**EXERCISE TASK:**
Copy out all of the data exactly as it appears.

## begin

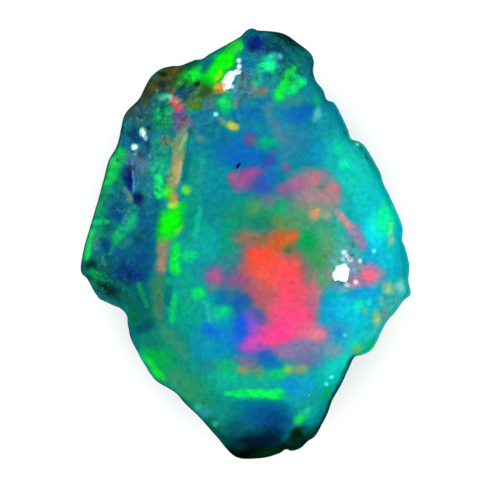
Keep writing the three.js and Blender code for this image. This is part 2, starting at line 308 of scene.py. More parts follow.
# Small flat chips that face a lamp. Each is a few eggs run together, read in the picture's own pixels:
# x, y, half length, half width, turn.
GLINT_LAMPS = {"right": (305, 24), "left": (129, 23)}   # the heading and slope of a face that shines
GLINTS = {
    "bigShine": ("right", [(341.5, 273.6, 12.2, 12.6, 20)]),
    "topShine": ("left", [
        (234.5, 70.8, 9.2, 5.4, 0), (228.8, 76.6, 8.2, 7.2, 45),
        (222.6, 81, 4.6, 3.6, 0), (228, 85, 4.6, 6, 0),
    ]),
    "templeShine": ("left", [(142.5, 132.3, 4.4, 6, 0), (145.6, 137.5, 2.6, 3.6, 20)]),
    "templeShineB": ("left", [(134.7, 147, 4.6, 4.8, 0)]),
}
GLINT_EDGE = 0.22         # how softly a chip runs out, in its own half widths
GLINT_RAG = (0.35, 0.45)  # how ragged its edge is, and the size of the rags in mm
GLINT_REACH = 2.5         # in half widths, well past its most ragged edge


def seen_at(px, py, z):
    """The point on the stone, in mm, that is seen at a pixel, at a height."""
    x, y = (px - PICTURE_MIDDLE[0]) * PICTURE_SCALE, (PICTURE_MIDDLE[1] - py) * PICTURE_SCALE
    near = 1 - (z - AIM[2]) / CAMERA_DISTANCE
    return AIM[0] + (x - AIM[0]) * near, AIM[1] + (y - AIM[1]) * near


def face_lamps(points):
    """The points with the glints' own laid on small planes, and how much each is on one."""
    polish = np.zeros(len(points))
    for lamp_name, eggs in GLINTS.values():
        heading, slope = (math.radians(v) for v in GLINT_LAMPS[lamp_name])
        share = np.zeros(len(points))
        for px, py, long, wide, turn in eggs:
            x, y = seen_at(px, py, CROWN_HEIGHT - 1)
            dx, dy = points[:, 0] - x, points[:, 1] - y
            c, s = math.cos(math.radians(turn)), math.sin(math.radians(turn))
            far = np.hypot((dx * c + dy * s) / long, (dy * c - dx * s) / wide) / PICTURE_SCALE
            near = far < GLINT_REACH
            far = far[near] + GLINT_RAG[0] * grain(points[near], GLINT_RAG[1], 2, x)
            w = np.clip((1 + GLINT_EDGE - far) / (2 * GLINT_EDGE), 0, 1)
            share[near] = np.maximum(share[near], w * w * (3 - 2 * w))
        chip = share > 0
        place, w = points[chip], share[chip]
        level = np.average(place, axis=0, weights=w)
        out = (place[:, 0] - level[0]) * math.cos(heading) + (place[:, 1] - level[1]) * math.sin(heading)
        points[chip, 2] += (level[2] - math.tan(slope) * out - place[:, 2]) * w
        polish = np.maximum(polish, share)
    return points, polish


def roughen(points):
    ray = points - HEART
    ray /= np.linalg.norm(ray, axis=1)[:, None]
    lift = sum(height * grain(points, size, 2, BUMP_SHIFT * size) for size, height in SURFACE_BUMPS)
    return points + ray * lift[:, None]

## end

**THE COMPLETED TASK:**
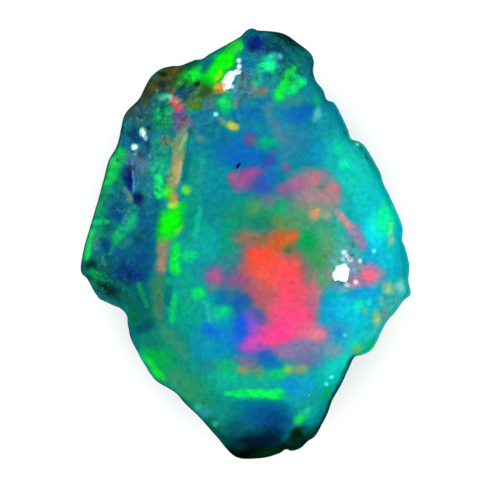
Keep writing the three.js and Blender code for this image. This is part 2, starting at line 308 of scene.py. More parts follow.
# Small flat chips that face a lamp. Each is a few eggs run together, read in the picture's own pixels:
# x, y, half length, half width, turn.
GLINT_LAMPS = {"right": (305, 24), "left": (129, 23)}   # the heading and slope of a face that shines
GLINTS = {
    "bigShine": ("right", [(341.5, 273.6, 12.2, 12.6, 20)]),
    "topShine": ("left", [
        (234.5, 70.8, 9.2, 5.4, 0), (228.8, 76.6, 8.2, 7.2, 45),
        (222.6, 81, 4.6, 3.6, 0), (228, 85, 4.6, 6, 0),
    ]),
    "templeShine": ("left", [(142.5, 132.3, 4.4, 6, 0), (145.6, 137.5, 2.6, 3.6, 20)]),
    "templeShineB": ("left", [(134.7, 147, 4.6, 4.8, 0)]),
}
GLINT_EDGE = 0.22         # how softly a chip runs out, in its own half widths
GLINT_RAG = (0.35, 0.45)  # how ragged its edge is, and the size of the rags in mm
GLINT_REACH = 2.5         # in half widths, well past its most ragged edge


def seen_at(px, py, z):
    """The point on the stone, in mm, that is seen at a pixel, at a height."""
    x, y = (px - PICTURE_MIDDLE[0]) * PICTURE_SCALE, (PICTURE_MIDDLE[1] - py) * PICTURE_SCALE
    near = 1 - (z - AIM[2]) / CAMERA_DISTANCE
    return AIM[0] + (x - AIM[0]) * near, AIM[1] + (y - AIM[1]) * near


def face_lamps(points):
    """The points with the glints' own laid on small planes, and how much each is on one."""
    polish = np.zeros(len(points))
    for lamp_name, eggs in GLINTS.values():
        heading, slope = (math.radians(v) for v in GLINT_LAMPS[lamp_name])
        share = np.zeros(len(points))
        for px, py, long, wide, turn in eggs:
            x, y = seen_at(px, py, CROWN_HEIGHT - 1)
            dx, dy = points[:, 0] - x, points[:, 1] - y
            c, s = math.cos(math.radians(turn)), math.sin(math.radians(turn))
            far = np.hypot((dx * c + dy * s) / long, (dy * c - dx * s) / wide) / PICTURE_SCALE
            near = far < GLINT_REACH
            far = far[near] + GLINT_RAG[0] * grain(points[near], GLINT_RAG[1], 2, x)
            w = np.clip((1 + GLINT_EDGE - far) / (2 * GLINT_EDGE), 0, 1)
            share[near] = np.maximum(share[near], w * w * (3 - 2 * w))
        chip = share > 0
        place, w = points[chip], share[chip]
        level = np.average(place, axis=0, weights=w)
        out = (place[:, 0] - level[0]) * math.cos(heading) + (place[:, 1] - level[1]) * math.sin(heading)
        points[chip, 2] += (level[2] - math.tan(slope) * out - place[:, 2]) * w
        polish = np.maximum(polish, share)
    return points, polish


def roughen(points):
    ray = points - HEART
    ray /= np.linalg.norm(ray, axis=1)[:, None]
    lift = sum(height * grain(points, size, 2, BUMP_SHIFT * size) for size, height in SURFACE_BUMPS)
    return points + ray * lift[:, None]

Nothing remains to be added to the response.